Re: Link-1: Syntax

On Sun, 18 May 1997 05:38:56 -0400 (EDT) Tim Bray said:
>We have a botch at the moment in that the hyperlink #HERE is ambiguous,
>does it mean the linking element, or does it mean ID(HERE)?  We need to
>fix the syntax to solve this.  Solutions I have thought of include:
>
>(1) putting the whole xpointer in parentheses, unless it's just an ID value
>    e.g. HREF="#(HERE), or
>(2) requiring that keywords such as HERE always be followed by a comma,
>    even if there's nothing after the comma,
>    e.g. HREF="#HERE,"
>
>Any other nice syntax tricks? - Tim

(3) Shifting the parentheses in the extended pointer, so that instead of
following the pattern

  keyword(args)

they follow the pattern

  (keyword,args)

Then "#HERE" is unambiguously an ID, and "#(HERE)" is unambiguously a
pointer to the pointer element itself -- a circular pointer.

This would have the effect of disallowing the current rules which allow
keywords like CHILD to take more than one set of parameters:

   CHILD(1)(3)(2)

would have to be rewritten

   (CHILD,1)(CHILD,2)(CHILD,3)

Since some people have found the multiple-arguments notation confusing,
this might count (for them at least) as an improvement.

It also takes the extended pointer notation closer to S-expressions
(at least in the traditional TEI variant with spaces instead of
commas), which may or may not make some of us break out in hives.

(4) Providing a disambiguation rule like "In cases of ambiguity, try the
IDREF interpretation; if it doesn't work, try the circular pointer."
So "#HERE" is an ID short hand if and only if there is an element with
an ID of HERE somewhere in the target document; otherwise, it's
a circular pointer.  If there *is* an ID of HERE, then either we find
some way of expressing HERE more verbosely and unambiguously (see
item (5) below) or else you just can't use HERE by itself any more.
Ditto with ROOT.

(5) In cases of ambiguity, prefer the IDREF interpretation
unconditionally:  ROOT and HERE are valid as keywords only as the first
in a series of location steps, and cannot be used on their own.  To get
the effect of the old HERE and ROOT, just prefix the keyword with
another location step; since in TEI pointers HERE and ROOT ignore their
location source, the prefixed location step has no effect.  So the old
HERE could be expressed HERE HERE, or ROOT HERE, or CHILD (1) HERE, and
the old ROOT as HERE ROOT, or ROOT ROOT, or CHILD (1) ROOT ...

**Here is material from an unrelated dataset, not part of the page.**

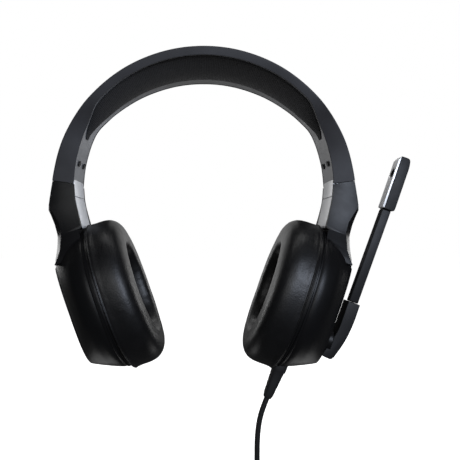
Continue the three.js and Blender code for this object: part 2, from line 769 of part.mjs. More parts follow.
function sidePieces(side, withMic) {
  const half = new THREE.Group();
  half.add(
    named(side + "_slider_blade", sliderBlade(), LOOK.steel),
    named(side + "_slider_guide", sliderGuide(), LOOK.shell),
    named(side + "_liner_screw_front", linerScrew(-6), LOOK.steel),
    named(side + "_liner_screw_rear", linerScrew(6), LOOK.steel),
    cupPieces(side, withMic),
  );
  return half;
}

function cordPieces() {
  const cord = new THREE.Group();
  cord.add(
    named("cord_run", cordRun(), LOOK.rubber),
    named("cord_coil", cordCoil(), LOOK.rubber),
    named("cord_tail", cordTail(), LOOK.rubber),
    named("cord_tie", cordTie(), LOOK.fabric),
    named("jack_grip", jackGrip(), LOOK.rubber),
    named("jack_pin", jackPin(), LOOK.gold),
  );
  return cord;
}

const headset = new THREE.Group();
headset.add(
  named("band_shell", bandShell(), LOOK.band),
  named("band_liner", bandLiner(), LOOK.liner),
  named("band_strip", bandStrip(), LOOK.steel),
  named("band_wire", bandWire(), LOOK.copper),
  named("head_cushion", headCushion(), LOOK.fabric),
);
const leftSide = sidePieces("left", true);
const rightSide = sidePieces("right", false);
rightSide.scale.x = -1; // the right side mirrors the left, without the microphone
headset.add(leftSide, rightSide, cordPieces());

export default headset;
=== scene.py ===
# A closed-back gaming headset with a woven head pad, satin silver covers, soft oval ear
# cushions and a swinging boom microphone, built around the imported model's frame.
import math

import bmesh
import bpy
from mathutils import Matrix, Vector, kdtree, noise


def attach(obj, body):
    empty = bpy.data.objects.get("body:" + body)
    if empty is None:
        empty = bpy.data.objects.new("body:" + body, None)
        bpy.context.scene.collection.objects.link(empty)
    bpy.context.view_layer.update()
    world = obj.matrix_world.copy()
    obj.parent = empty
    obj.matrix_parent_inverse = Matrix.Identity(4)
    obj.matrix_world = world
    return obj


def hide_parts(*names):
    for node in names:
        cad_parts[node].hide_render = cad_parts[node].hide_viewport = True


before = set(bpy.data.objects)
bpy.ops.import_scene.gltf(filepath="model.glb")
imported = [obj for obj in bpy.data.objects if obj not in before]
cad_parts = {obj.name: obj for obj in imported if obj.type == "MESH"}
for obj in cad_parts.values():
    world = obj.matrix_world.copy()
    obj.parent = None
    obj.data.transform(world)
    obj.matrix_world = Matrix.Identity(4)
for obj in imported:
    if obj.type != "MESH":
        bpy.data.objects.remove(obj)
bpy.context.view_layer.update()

MM = 0.001
DEG = math.pi / 180
SIDES = {"left": 1, "right": -1}

# ---- driving dimensions, in millimetres and degrees as the design has them ----
ARCH_Z = -90.4
SHELL_WALL = 1.8
GAP = 0.35
SEAM_X = 88.6
SEAM_Z = -73.5
SLIDE_TILT = 8
CUP_TILT = 19
CUP_FRAME = Matrix.Translation((65, 0, -150)) @ Matrix.Rotation(CUP_TILT * DEG, 4, "Y")
RIM_WIDE = 39.5
RIM_TALL = 47.5
HOUSING_DEPTH = 22.6
COVER_DEPTH = 1.4
RING_DEPTH = 4
MIC_Y = -8
MIC_PIVOT = -20
CORD_DIAMETER = 3.6
CORD_Y = -8
COIL_X = 45.5
COIL_Y = -0.8
COIL_Z = -293.5
COIL_RADIUS = 20.3
COIL_LAYERS = 3
COIL_ACROSS = 5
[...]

(6) In cases of ambiguity, prefer the keyword interpretation; this
interpretation will never fail, so there is no need for a try/fail/retry
loop.  As a result, the short form "#foo" cannot be used with all IDs,
only with IDs other than HERE and ROOT -- for those, you have to use the
full form ID (HERE) or ID (ROOT).

(7) Since the only extended pointer expressions which can be
mistaken for SGML IDs are HERE and ROOT standing alone, require them
to be parenthesized, without requiring a parenthesis around the
entire expression.  So

  HERE             is an ID
  (HERE)           is a circular pointer
  HERE ANCESTOR(2) is a pointer to the grandparent of the link element

---

Of these solutions:

  1 is bearable but ugly in that it requires a sizable change to the TEI
notation (parentheses around *all* extended pointers) in order to avoid
a conflict introduced by our own insistence on having the #foo shorthand
-- and also in that it requires parens around all pointers to avoid a
grand total of two cases of ambiguity.  This cannon will certainly kill
the sparrow, but I'd prefer something lighter weight.
  2 is too ugly to contemplate
  3 is kind of pretty in the original TEI notation -- at least, if you
like Lisp -- but I don't like it much with the commas needed to shoehorn
extended pointers into URLs.  I'd say it's bearable, but not inviting.
  4 has the virtue of requiring no syntactic change, and providing
absolutely interoperable results, but the minor flaw of requiring too
much work to decide what to do, and the fatal flaw of allowing the
innocent addition of an ID in one part of a document to break links
elsewhere in the document.
  5 is probably better than 4, but I believe the current xml-link
draft doesn't even allow ROOT and HERE anywhere but the beginning
of the expression; we'd have to go back to the TEI rules (under
which the sequence of keywords is unconstrained) to make this work.
  6 is my preference: requires no change to the syntax, and has
clear rules about what happens
  7 I like less, because the parens around just HERE and ROOT feel
too ad hoc.  But I like it better than 1.


-C. M. Sperberg-McQueen

Received on Thursday, 22 May 1997 17:03:13 UTC